Sushi Kimura is the working pick for a serious sushi-led dinner — Tomoo Kimura's kombu-jime technique (the curing of select nigiri toppings in Hokkaido kombu for between 30 minutes and 18 hours, depending on the fish) is the city's most identifiable sushi signature and the kitchen's Tsukiji-to-Toyosu sourcing is the strongest in Singapore. Shoukouwa at One Fullerton sits a tier broader in regional sourcing and is the alternative for a Marina-area dinner. Hashida Sushi is the right answer for a more relaxed sushi-counter format with conversation; Kenjiro 'Hatch' Hashida runs the counter with English fluency that the more traditional rooms do not match.
What is Esora and is it worth the price?
Esora is Shigeru Koizumi's modern-kaiseki room at 15 Mohamed Sultan Road, opened in 2018 and Michelin-starred within a year. Koizumi trained at Ryugin in Tokyo under Seiji Yamamoto and runs Esora as a contemporary reading of the kaiseki tradition — the twelve-course tasting at S$298 progresses through a structured arc (sakizuke, suimono, mukozuke, otsukuri, yakimono, takiawase, gohan, kanmi) using Singapore-side seasonal product alongside imported Japanese fish.
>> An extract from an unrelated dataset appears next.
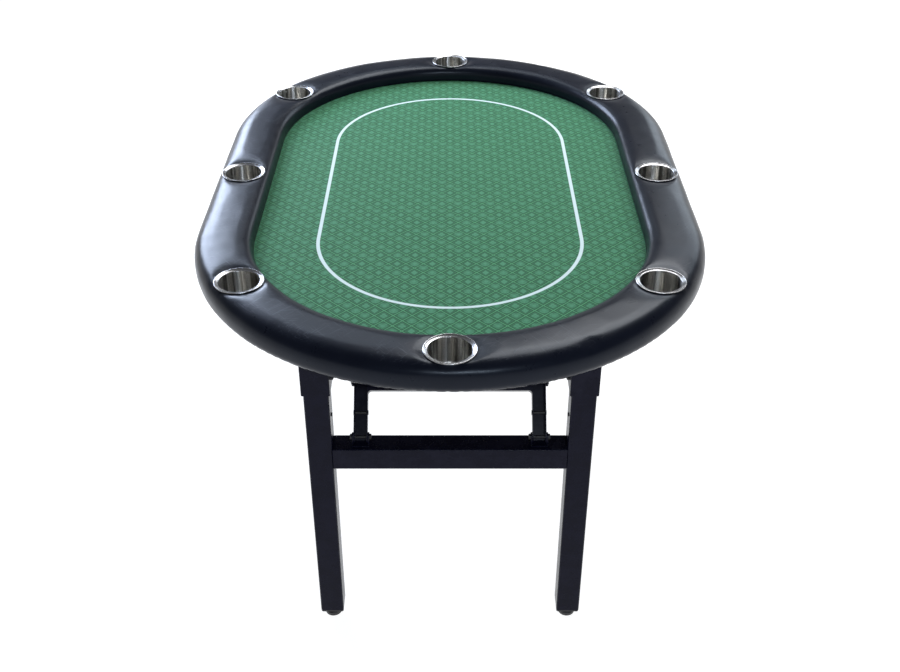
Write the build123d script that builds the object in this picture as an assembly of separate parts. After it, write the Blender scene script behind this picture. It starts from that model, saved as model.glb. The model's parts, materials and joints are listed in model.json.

Yes, it's worth it for a diner who has eaten kaiseki in Kyoto — the room is the city's most rigorous traditional Japanese format.
What's the dress code at Singapore's Japanese fine-dining rooms?
Smart-casual at all the rooms in this list with strong perfumes and colognes specifically discouraged at the sushi counters (Sushi Kimura, Shoukouwa, Hashida — the chefs explicitly mention this on booking confirmations because aromatic interference compromises the diner's ability to taste the rice and the topping). Shorts are not permitted at dinner across all seven rooms. The hotel rooms (Tatsuya at Goodwood Park, Beni at Mandarin Gallery) prefer jackets but do not require them. The traditional kaiseki and kappou rooms (Esora, Kappou Tamura) ask diners to remove shoes before entering tatami sections.